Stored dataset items
----

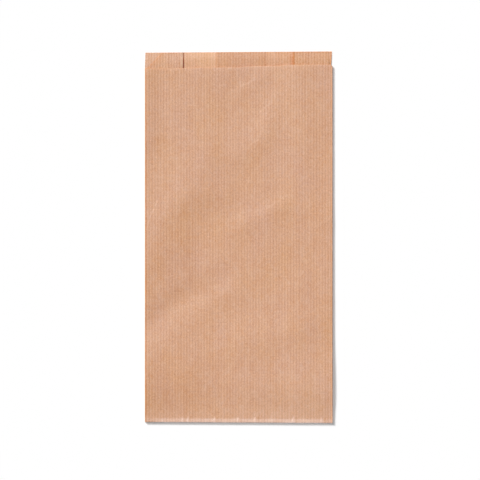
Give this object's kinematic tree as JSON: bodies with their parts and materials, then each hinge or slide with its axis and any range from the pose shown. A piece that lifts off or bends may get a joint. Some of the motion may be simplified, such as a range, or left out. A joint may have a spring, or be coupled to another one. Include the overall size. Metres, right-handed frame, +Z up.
{
  "type": "flat paper bag",
  "caption": "Flat, empty kraft paper bag lying on its back, with side gussets, a pasted lap down the back, a folded-under bottom and a mouth cut in a step.",
  "frame": {"origin": "middle of the bag's footprint, on the plane that its back lies on", "axes": "+X across the bag, +Y along it towards the mouth, +Z up, out of the front panel"},
  "size_m": [0.12, 0.2377, 0.003],
  "materials": {
    "kraft_paper": "unprinted ribbed kraft, smooth and dry, with a faint stripe every 1.84 mm along the bag"
  },
  "bodies": {
    "root": {"paper_bag": "kraft_paper"}
  },
  "joints": []
}
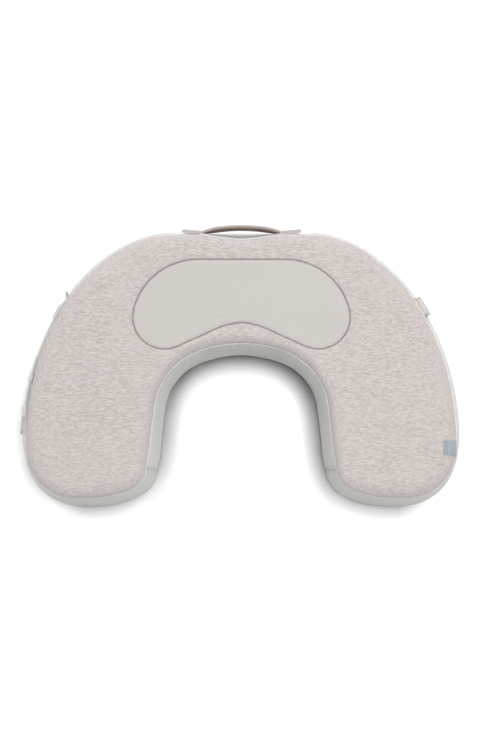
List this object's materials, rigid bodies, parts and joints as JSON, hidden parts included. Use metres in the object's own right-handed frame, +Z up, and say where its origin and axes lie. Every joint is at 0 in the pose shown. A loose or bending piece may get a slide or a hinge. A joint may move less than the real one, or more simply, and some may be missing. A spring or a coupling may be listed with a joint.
{
  "type": "nursing pillow",
  "caption": "U-shaped foam nursing pillow in a heathered cover with a bean-shaped top panel, carry handle, zip and buckled waist strap.",
  "frame": {"origin": "on the underside, on the symmetry plane, in the middle of the back band", "axes": "+Z up, +X to the pillow's right side, +Y to its back where the handle is; the legs of the U point to -Y"},
  "size_m": [0.6431, 0.4063, 0.1212],
  "materials": {
    "jersey_knit": "heathered knit with a short streaked grain",
    "smooth_panel": "fine smooth weave",
    "grey_fabric": "plain grey weave",
    "piping": "pale cord",
    "dark_cord": "thin dark cord",
    "base_fabric": "plain weave",
    "liner_fabric": "thin smooth liner",
    "firm_foam": "firm polyurethane foam",
    "soft_foam": "soft polyurethane foam",
    "webbing": "woven webbing",
    "dark_lining": "dark twill tape",
    "zip_tape": "woven zip tape",
    "zip_metal": "satin plated",
    "grey_plastic": "moulded, satin",
    "label_fabric": "woven tape, blank"
  },
  "bodies": {
    "pillow": {"top_panel": "jersey_knit", "bean_panel": "smooth_panel", "bean_piping": "dark_cord", "top_piping": "piping", "outer_wall_panel": "grey_fabric", "inner_wall_panel": "grey_fabric", "bottom_panel": "base_fabric", "foam_liner": "liner_fabric", "base_foam": "firm_foam", "comfort_foam": "soft_foam", "zip_tape_upper": "zip_tape", "zip_tape_lower": "zip_tape", "zip_teeth_upper": "zip_metal", "zip_teeth_lower": "zip_metal", "zip_stop_start": "zip_metal", "zip_stop_end": "zip_metal", "handle_tab_left": "webbing", "handle_tab_right": "webbing", "strap_tab_left": "webbing", "strap_tab_right": "webbing"},
    "handle": {"handle_grip": "webbing", "handle_grip_lining": "dark_lining"},
    "zip_slider": {"zip_slider": "zip_metal"},
    "zip_pull": {"zip_pull": "zip_metal"},
    "waist_strap": {"waist_strap": "webbing"},
    "strap_adjuster": {"strap_adjuster": "grey_plastic"},
    "strap_keeper": {"strap_keeper": "webbing"},
    "buckle_plug": {"buckle_plug": "grey_plastic"},
    "prong_upper": {"buckle_prong_upper": "grey_plastic"},
    "prong_lower": {"buckle_prong_lower": "grey_plastic"},
    "buckle_socket": {"buckle_socket": "grey_plastic"},
    "label": {"label_tag": "label_fabric"}
  },
  "joints": [
    {"name": "handle_swing", "type": "hinge", "parent": "pillow", "child": "handle", "pos_m": [0, 0.08294, 0.082], "axis": [1, 0, 0], "range_deg": [-14, 30]},
    {"name": "zip_slide", "type": "slide", "parent": "pillow", "child": "zip_slider", "axis": [-1, 0, 0], "range_m": [0, 0.162]},
    {"name": "zip_pull_flip", "type": "hinge", "parent": "zip_slider", "child": "zip_pull", "pos_m": [0.081, 0.08871, 0.03023], "axis": [1, 0, 0], "range_deg": [0, 175]},
    {"name": "strap_swing", "type": "hinge", "parent": "pillow", "child": "waist_strap", "pos_m": [-0.25547, -0.01669, 0.08], "axis": [-0.1016, 0.0671, -0.9926], "range_deg": [0, 95]},
    {"name": "adjuster_travel", "type": "hinge", "parent": "waist_strap", "child": "strap_adjuster", "pos_m": [0.05901, -0.21604, 0.08], "axis": [0, 0, 1], "range_deg": [0, 4.2]},
    {"name": "keeper_travel", "type": "hinge", "parent": "waist_strap", "child": "strap_keeper", "pos_m": [0.05901, -0.21604, 0.08], "axis": [0, 0, 1], "range_deg": [-3.2, 2.8]},
    {"name": "plug_pivot", "type": "hinge", "parent": "waist_strap", "child": "buckle_plug", "pos_m": [-0.31463, -0.17236, 0.08], "axis": [-0.1209, 0.0141, -0.9926], "range_deg": [-5, 60]},
    {"name": "prong_flex_upper", "type": "hinge", "parent": "buckle_plug", "child": "prong_upper", "pos_m": [-0.31498, -0.18581, 0.08993], "axis": [0.9858, -0.1153, -0.1217], "range_deg": [0, 7]},
    {"name": "prong_flex_lower", "type": "hinge", "parent": "buckle_plug", "child": "prong_lower", "pos_m": [-0.3174, -0.18553, 0.07007], "axis": [-0.9858, 0.1153, 0.1217], "range_deg": [0, 7]},
    {"name": "socket_swing", "type": "hinge", "parent": "pillow", "child": "buckle_socket", "pos_m": [0.26288, -0.0253, 0.08443], "axis": [0.5142, -0.8577, 0], "range_deg": [0, 90]},
    {"name": "label_flip", "type": "hinge", "parent": "pillow", "child": "label", "pos_m": [0.30969, -0.23075, 0.1072], "axis": [0.0399, 0.9992, 0], "range_deg": [0, 110]}
  ],
  "couplings": [
    {"joint": "prong_flex_lower", "follows": "prong_flex_upper", "ratio": 1}
  ]
}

----

* **EXERCISE REQUIREMENTS**
Indicate how many lines of the material include the word "parts"; the number alone is required.

* **ANSWER FOR THIS EXERCISE**
2